Ezekiel 37:1-14 • John 11:1-45
We are a confessing church. We have a tradition of saying what we believe. We witness to what we understand about God, and who we are as God’s people, by confessing, by saying out loud, what we believe to be true. This tradition goes back to the very early days of the church and it is rooted in the stories of scripture.
The earliest creed that the Presbyterian church, along with many others, accept as a statement of what we believe is the Nicene Creed. It dates to the early 4th century. The Apostle’s Creed is from at least as early as the eighth century. Many of you will have heard one or both of these creeds before -- we say them together sometimes in worship. Both are broken into three sections….I believe in God the Father Almighty, Maker of heaven and earth, of all that is seen and unseen; and then they go on to state our belief in Jesus Christ and what we accept about who he was and is; and then there is this end paragraph that lists our belief in the Holy Spirit, the holy catholic church, the communion of saints, the forgiveness of sins, the resurrection of the body and the life everlasting. Many of us have heard these, right?
Well, the central claims of these early creeds, we also know, were stated by folks of the church as far back as the 2nd century. We have some writings of the church from this time. They record some of the words used in worship, and it’s clear they were saying these same things that we still say.
And this witnessing, this verbal or written declaration of who God is and what we believe, goes back even further than that. The Gospels themselves, together with the early letters of the church, are themselves this very witnessing. And they are full of people stating what they believe. In just the first couple of chapters of John a whole list of people state their belief in Jesus. There is John the Baptist, “And I myself have seen and have testified that this is the Son of God.” And Andrew, “We have found the Messiah.” And Philip, “We have found the one that Moses wrote about.” And then Nathaniel, “Rabbi, you are the son of God.” Saying what we believe is a central aspect of this Christian life.
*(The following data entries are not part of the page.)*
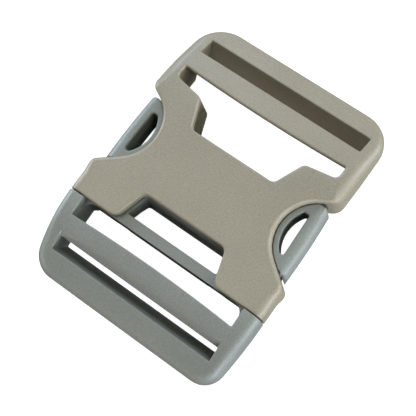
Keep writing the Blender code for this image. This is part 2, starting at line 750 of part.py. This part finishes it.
def wing_hole():
    """The D shaped hole of the right wing: straight outside, round inside, with blunt ends."""
    back_reach = CUTOUT_X - HOLE_OUTER + HOLE_LEAN + HOLE_BACK_WIDTH
    front_reach = CUTOUT_X - HOLE_OUTER + HOLE_FRONT_WIDTH
    back_y = CUTOUT_Y + math.sqrt(HOLE_RADIUS ** 2 - back_reach ** 2)
    front_y = CUTOUT_Y - math.sqrt(HOLE_RADIUS ** 2 - front_reach ** 2)
    start = (HOLE_OUTER - HOLE_LEAN / 2, (front_y + back_y) / 2, 0, 0, 0)
    first, *inner, last = wing_arc(HOLE_RADIUS, back_y, front_y, 9)
    corners = [start, (HOLE_OUTER - HOLE_LEAN, back_y, HOLE_CORNER, 0, 0), (*first, HOLE_CORNER, 0, 0)]
    corners += [(x, y, 0, 0, 0) for x, y in inner]
    corners += [(*last, HOLE_CORNER, 0, 0), (HOLE_OUTER, front_y, HOLE_CORNER, 0, 0), start]
    return rounded_path(corners, math.radians(20))[:-1]


def window_cutter():
    """Cuts the window of the guide frame, whose back and sides slope in towards the bottom."""
    corners = [
        (0.0, BASE_BAR_BACK, 0, 0, 0),
        (GUIDE_HALF - WINDOW_FRONT_WALL, BASE_BAR_BACK, WINDOW_NEAR_CORNER, 0, 0),
        (GUIDE_HALF - WINDOW_BACK_WALL, WINDOW_BACK, WINDOW_CORNER, 0, 0),
        (0.0, WINDOW_BACK, 0, 0, 0),
    ]
    high, low = [], []
    for x, y, _, _ in mirrored(rounded_path(corners)):
        share = (y - BASE_BAR_BACK) / WINDOW_LENGTH
        high.append((x, y))
        low.append((x * (1 - WINDOW_NARROWING * share), y - WINDOW_SLOPE * share))
    levels = ((BELOW, low), (TONGUE_BOTTOM, low), (TONGUE_TOP, high), (ABOVE, high))
    bm = bmesh.new()
    rows = join_rings(bm, [[(x, y, z) for x, y in outline] for z, outline in levels])
    bm.faces.new(rows[0][::-1])
    bm.faces.new(rows[-1])
    return new_object("window_cutter", bm)


def roof_cutter():
    """Takes the upper level away but for the finger pads, which rise inside the cut-outs."""
    far_x = SHOULDER_HALF + MARGIN
    gap = (BARB_GAP - BARB_LIP) / math.cos(CUTOUT_FRONT_ANGLE)
    pad = arc(CUTOUT_X, CUTOUT_Y, CUTOUT_RADIUS - CLEARANCE, 1.5 * math.pi - CUTOUT_FRONT_ANGLE,
              math.pi / 2 + HOOK_ANGLE, 16)
    path = [
        (0.0, PLUG_END, 0, 0),
        (far_x, PLUG_END, 0, 0),
        (far_x, cutout_front(far_x) + gap, 0, 0),
        *pad,
        (far_x, CAVITY_END + MARGIN, 0, 0),
        (far_x, SOCKET_END, 0, 0),
        (0.0, SOCKET_END, 0, 0),
    ]
    return slab("roof_cutter", mirrored(path), TONGUE_TOP, ABOVE)


def relief_cutter():
    """Takes the lower level away but for finger pads, gussets and the middle of the base bar."""
    far_x = SHOULDER_HALF + MARGIN
    gusset_x = PLUG_OPENING_HALF - RAIL_LEDGE - GUSSET_RADIUS
    reach = math.asin((far_x - CUTOUT_X) / PAD_RADIUS)
    pad = arc(CUTOUT_X, CUTOUT_Y, PAD_RADIUS, 1.5 * math.pi + reach, math.pi / 2 - reach, 16)
    path = [
        (0.0, BASE_BAR_BACK, 0, 0),
        (NOTCH_BACK_HALF, BASE_BAR_BACK, 0, 0),
        (NOTCH_BACK_HALF, PLUG_END, 0, 0),
        (gusset_x, PLUG_END, 0, 0),
        (gusset_x, PLUG_BACK, 0, 0),
        (far_x, PLUG_BACK, 0, 0),
        *pad,
        (far_x, SOCKET_END, 0, 0),
        (0.0, SOCKET_END, 0, 0),
    ]
    return slab("relief_cutter", mirrored(path), BELOW, TONGUE_BOTTOM)


def gusset_cutter():
    """Leaves the gussets and the middle of the base bar only a little deeper than the rest."""
    far_x = SHOULDER_HALF + MARGIN
    back_y = (BASE_BAR_BACK + WINDOW_BACK) / 2
    path = [(-far_x, PLUG_END), (far_x, PLUG_END), (far_x, back_y), (-far_x, back_y)]
    return slab("gusset_cutter", [(x, y, 0, 0) for x, y in path], BELOW, TONGUE_BOTTOM - GUSSET_DROP)


def barb_cutter():
    """Ends the right wing in a barb, parallel to the front edge of the cut-out."""
    gap = BARB_GAP / math.cos(CUTOUT_FRONT_ANGLE)
    inner_x = ROOT_HALF - BARB_RELIEF
    far_x = SHOULDER_HALF + MARGIN
    return [
        (inner_x, cutout_front(inner_x) + gap, 0, 0),
        (ROOT_HALF + BARB_RELIEF, cutout_front(far_x), 0, 0),
        (far_x, cutout_front(far_x) - MARGIN, 0, 0),
        (far_x, cutout_front(far_x) + gap, 0, 0),
    ]


def tip_cutter():
    """Rounds the right wing's tip as seen from above, with its edge fillet left as it is."""
    radius = WING_TIP_CORNER
    far_x = SHOULDER_HALF + MARGIN
    centre_x = wing_edge(WING_BACK) - radius + WING_TIP_LEAD
    centre_y = WING_BACK - radius
    return [
        (far_x, centre_y, 0, 0),
        (far_x, WING_BACK + 2 * MARGIN, 0, 0),
        (HOLLOW_HALF, WING_BACK + 2 * MARGIN, 0, 0),
        (HOLLOW_HALF, WING_BACK, 0, 0),
        *arc(centre_x, centre_y, radius, math.pi / 2, 0.0, 6),
    ]


def build_tongue():
    """The flat sprung part: one level from base bar to wing tips, and a deeper pad at each wing."""
    def top(_x, _y):
        return PAD_TOP

    def bottom(_x, _y):
        return PAD_BOTTOM

    bm = bmesh.new()
    rows = join_rings(bm, skin_rings(mirrored(tongue_outline()), top, bottom, 4, 4))
    bm.faces.new(rows[0][::-1])
    bm.faces.new(rows[-1])
    tongue = new_object("tongue_shape", bm)
    boolean(tongue, window_cutter())
    for side, turn in (("right", list), ("left", flipped)):
        boolean(tongue, rim_cutter(side + "_hole_cutter", turn(wing_hole()), HOLE_RIM, top, bottom))
        boolean(tongue, slab(side + "_barb_cutter", turn(barb_cutter()), BELOW, ABOVE))
        boolean(tongue, slab(side + "_tip_cutter", turn(tip_cutter()), BELOW, ABOVE))
    boolean(tongue, roof_cutter())
    boolean(tongue, relief_cutter())
    boolean(tongue, gusset_cutter())
    return tongue


def build_plug():
    """The grey half: its ladder end joined to the tongue."""
    plug = moulded_body("plug", plug_outline(), PLUG_BACK)
    outer_y, inner_y = plug_slot_edges()
    boolean(plug, plug_opening_cutter())
    slot = rim_cutter("plug_slot_cutter", slot_outline(outer_y, inner_y), SLOT_RIM, lean=-PLUG_SLOT_LEAN)
    boolean(plug, slot)
    boolean(plug, facet_cutter())
    heel_y = inner_y + math.tan(PLUG_SLOT_LEAN) * (top_height(inner_y) - BAR_HEEL_HEIGHT)
    nose_y = inner_y + PLUG_MIDDLE_BAR
    half = PLUG_OPENING_HALF - OPENING_LEAN
    boolean(plug, bar_underside("plug_bar_cutter", half, nose_y, PLUG_BAR_BOW, heel_y, -1))
    boolean(plug, build_tongue(), 'UNION')
    plug.data.materials.append(plastic("grey_acetal", GREY, GREY_ROUGHNESS))
    return plug


def finish(obj):
    """Smooth the rounds and keep the true edges crisp."""
    mesh = obj.data
    mesh.shade_smooth()
    mesh.set_sharp_from_angle(angle=math.radians(30))


def main():
    """Build the buckle in an empty scene."""
    for obj in list(bpy.data.objects):
        bpy.data.objects.remove(obj)
    for build in (build_socket, build_plug):
        finish(build())


main()
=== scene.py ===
# %% [markdown]
# # A fastened side release buckle
#
# The buckle is moulded in two pieces of acetal, a hard and slightly waxy plastic. The tan socket
# has a finger cut-out on each side and a ladder end, and the grey plug slides into it with two
# sprung wings. This lesson dresses the two exact solids of the buckle: it shades their flats, their
# fillets and their edges, gives them a fine spark eroded grain, and lights them like a small
# studio shot. The shape itself isn't changed.

# %% Load the buckle's solids
import math

import bmesh
import bpy
from mathutils import Matrix, Vector


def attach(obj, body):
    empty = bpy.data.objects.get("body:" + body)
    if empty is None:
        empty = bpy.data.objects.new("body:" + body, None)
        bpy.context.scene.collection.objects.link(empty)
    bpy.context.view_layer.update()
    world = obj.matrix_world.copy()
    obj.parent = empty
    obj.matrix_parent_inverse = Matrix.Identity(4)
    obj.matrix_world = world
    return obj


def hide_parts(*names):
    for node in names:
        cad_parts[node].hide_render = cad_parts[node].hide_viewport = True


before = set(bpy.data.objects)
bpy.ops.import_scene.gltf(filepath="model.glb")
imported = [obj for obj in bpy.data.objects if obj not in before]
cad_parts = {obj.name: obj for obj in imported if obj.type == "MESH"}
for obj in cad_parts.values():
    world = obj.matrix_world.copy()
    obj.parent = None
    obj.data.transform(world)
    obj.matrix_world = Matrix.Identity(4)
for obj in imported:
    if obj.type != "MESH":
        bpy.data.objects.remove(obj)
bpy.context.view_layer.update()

MM = 0.001


# %% [markdown]
# ## The camera
#
# The photograph looks down on the buckle from about 72 degrees above the table, turned so that the
# webbing would run from the lower left to the upper right. The camera's three axes were fitted to
# the buckle's outline, so they are given as directions and not as angles. The lens is a long one,
# and stands 30 cm away, which keeps the two long sides nearly parallel.

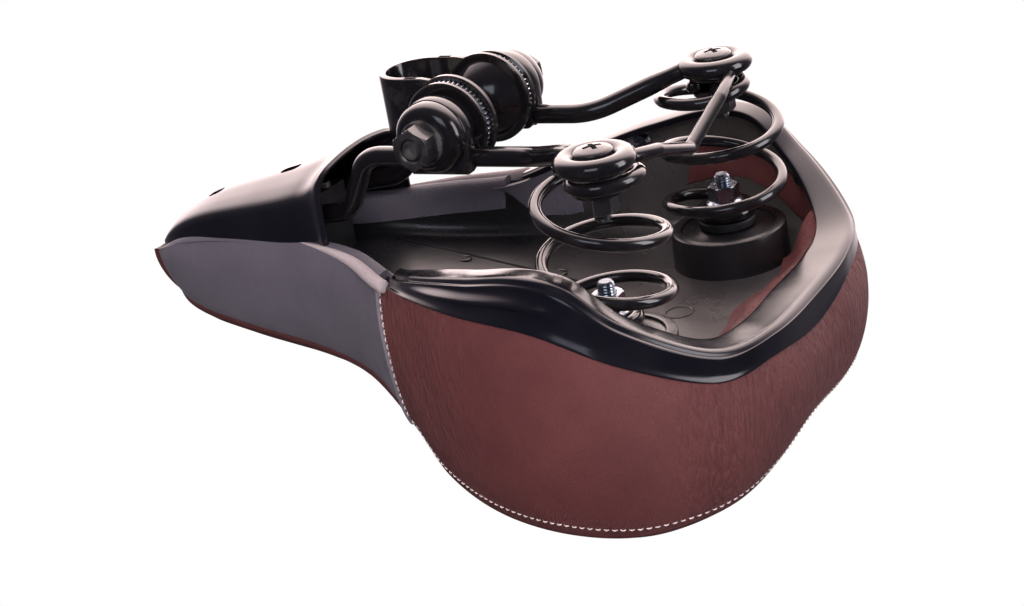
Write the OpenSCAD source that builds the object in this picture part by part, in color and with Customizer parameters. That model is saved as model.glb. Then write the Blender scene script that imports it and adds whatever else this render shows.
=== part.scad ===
// Sprung bicycle saddle with its wire rails and seatpost clamp, in the riding position.
// Origin: centre of the seatpost bore, level with the clamp bolt. +X points to the nose, +Z up.

/* [Seatpost clamp] */
// Radius of the seatpost bore
post_r = 11.1; // [9.5:0.1:12.7]
// Thickness of the strap's sheet steel
strap_t = 2.5; // [2:0.1:3]
// Height of the strap
strap_h = 28; // [24:1:30]
// Distance from the bore's centre back to the clamp bolt
bolt_back = 19.5; // [19:0.5:22]
// Outer radius of the strap's ears
ear_r = 16.5; // [16:0.5:18]
// Radius of the clamp bolt's shank
clamp_bolt_r = 3.95; // [3:0.05:4]

/* [Rails] */
// Diameter of the rail wire
rail_d = 7; // [6:0.1:8]
// Distance from the middle plane to a rail
rail_y = 22; // [21.8:0.1:22.5]
// Height of the rails above the clamp bolt
rail_z = 9.6; // [9:0.1:10]
// Distance from the middle plane to a spring's axis
spring_y = 49.2; // [47:0.1:51]
// Distance from the bore's centre back to the springs
spring_back = 91; // [89:0.5:92]
// Mean radius of a rail eye
eye_r = 10; // [10:0.1:11]

/* [Springs] */
// Mean radius of the wide coils
coil_r = 20.6; // [19:0.1:21]
// Mean radius of the clamped end coils
end_coil_r = 8.4; // [8:0.1:9]
// Diameter of the spring wire
spring_d = 5.2; // [4:0.1:5.2]
// Number of turns that climb from one end coil to the other
climb_turns = 2.15; // [2.1:0.05:2.3]

/* [Seat] */
// Thickness of the moulded pan
pan_t = 3; // [2.5:0.1:3]
// Thickness of the leather covers
cover_t = 1.6; // [1:0.1:1.6]
// Distance that the springs lean forward from the rail eyes to the pan
spring_lean = 3; // [0:0.5:4]
// Radius of the pan's round spring pedestals
pedestal_r = 21; // [20:0.5:23]
// Height of the pedestals' faces above the clamp bolt
pedestal_z = 61.5; // [61.5:0.1:63]

/* [Nose pivot] */
// Distance of the pivot bar in front of the bore
pivot_x = 58; // [57:0.5:60]
// Height of the pivot bar above the clamp bolt
pivot_z = 36; // [35:0.5:37]

/* [Hidden] */
$fn = 48;

rail_r = rail_d / 2;
spring_r = spring_d / 2;
fit_gap = 0.05;
tiny = 0.1;

// Half of the seat's outline, from the middle of the rear to the tip of the nose:
// x, y, height of the pan's rim, height of the covers' lower edge, height of the top seam.
SEAT = [
    [-142, 0, 64, 76, 112],
    [-140.5, 36, 63, 72, 114],
    [-132, 66, 59, 69, 116],
    [-110, 88, 43, 55, 118],
    [-82, 94, 27, 42.5, 118],
    [-52, 87, 30, 41, 117],
    [-24, 71, 37, 43, 113],
    [-4, 56, 42, 45, 102],
    [18, 42, 40, 43, 89],
    [45, 32, 40, 43, 84],
    [80, 25, 41, 44, 80],
    [112, 18, 45, 48, 75],
    [128, 10, 50, 53, 71],
    [133, 0, 53, 56, 68]];
// Height of the crown along the middle, from the rear to the nose
CROWN = [[-80, 120], [-50, 119], [-20, 111], [5, 100], [30, 91], [60, 88], [100, 80]];
// Height of the pan's underside along its length
PAN = [[-150, 75], [-45, 75], [10, 62], [40, 56], [100, 56], [130, 64]];

HALF = len(SEAT) - 1;
LOOP = 2 * HALF;
ring_n = 60;
spine_rear = -80;
spine_front = 100;
// The skirt ends and the nose panels begin at this place along the outline
panel_u = 7.1;
bumper_u = 6.8;
edge_tuck = 3;
widest = 0.35;
cap_g = 0.92;
foam_gap = 0.2;
pan_inset = 8.5;
rim_gap = 3.6;
bumper_t = 3;

// ---- curves and lofts ----

// Mirror image of an outline point
function across(p) = [p[0], -p[1], p[2], p[3], p[4]];

// Outline control point with any whole index, round the closed loop
function control(i) = let (k = (i % LOOP + LOOP) % LOOP)
    k <= HALF ? SEAT[k] : across(SEAT[LOOP - k]);

// Smooth closed curve through the outline points
function outline(u) = let (
        i = floor(u), f = u - i,
        a = control(i - 1), b = control(i), c = control(i + 1), d = control(i + 2))
    0.5 * (2 * b + (c - a) * f + (2 * a - 5 * b + 4 * c - d) * f * f
    + (3 * b - a - 3 * c + d) * f * f * f);

// Smooth step from 0 to 1
function ramp(x) = let (t = max(0, min(1, x))) t * t * (3 - 2 * t);

// Nearest point of the seat's middle line
function spine(q) = [max(min(q[0], spine_front), spine_rear), 0];
function reach(q) = norm(spine(q) - [q[0], q[1]]);

// Plan position a given distance in from the outline, towards the middle line
function inward(q, inset) = [q[0], q[1]] + (spine(q) - [q[0], q[1]]) * inset / reach(q);

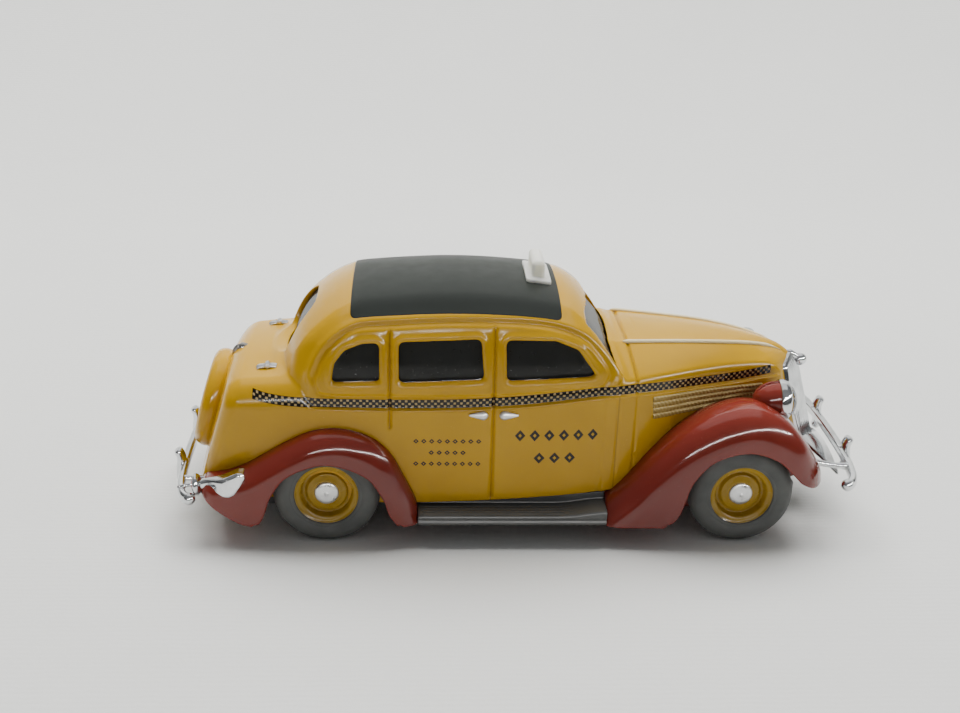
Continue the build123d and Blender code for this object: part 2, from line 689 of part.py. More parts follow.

The circumstances and events in this life together so often call for a restatement and a parsing out of who we are and what we believe. Big societal events like the reformation, WW2 and the movements of the 1960s gave rise to a number of confessions or statements of belief that our church hold as true. But also at normal everyday events -- at a baptism, for example -- we will say the Apostles or the Nicene Creed together – a reminder of what we believe about this God who claims us. And we have new ministers like myself write their own statement of faith for the church to see as they embark upon ministry.
The churches’ statements of belief have a certain cadence, a certain rhythm about them – I believe in God the father….I believe in God the son…. I believe in the Holy Spirit, the church, etc... It is unusual to hear a statement of faith without those important words – I believe – repeated throughout.
I think that today’s scripture is asking us, however, to take care with that word and to think a little more fully about what we, the church, mean, what we commit to, when we say “we believe.”
We live in a post-enlightment world. Just ask any of our high schoolers who have to spend time working on mathematical proofs! In this world everything has to add up. It has to be capable of proof. Believing in this world more often than not is something that happens in our heads, we do it with our intellect. We are taught that we should accept or dismiss truth as being reliable based on evidence and logic – and that often is very good advice.
But logic is not the thing that will help Martha and Mary. They are in a very dark place. They have lost their brother and they feel abandoned and alone. They know the standard teaching on what happens to the faithful when they die, but still they are bereft – wondering where their friend Jesus is. How he could let this happen?
Well, Jesus goes to the sisters and when he gets there he doesn’t deal in logic. He asks Martha, do you believe, my friend, that I have got this? That you can rely on me to bring you what you need? Even when everything tells you that there is no way through – do you believe that I am with you and will bring you to life?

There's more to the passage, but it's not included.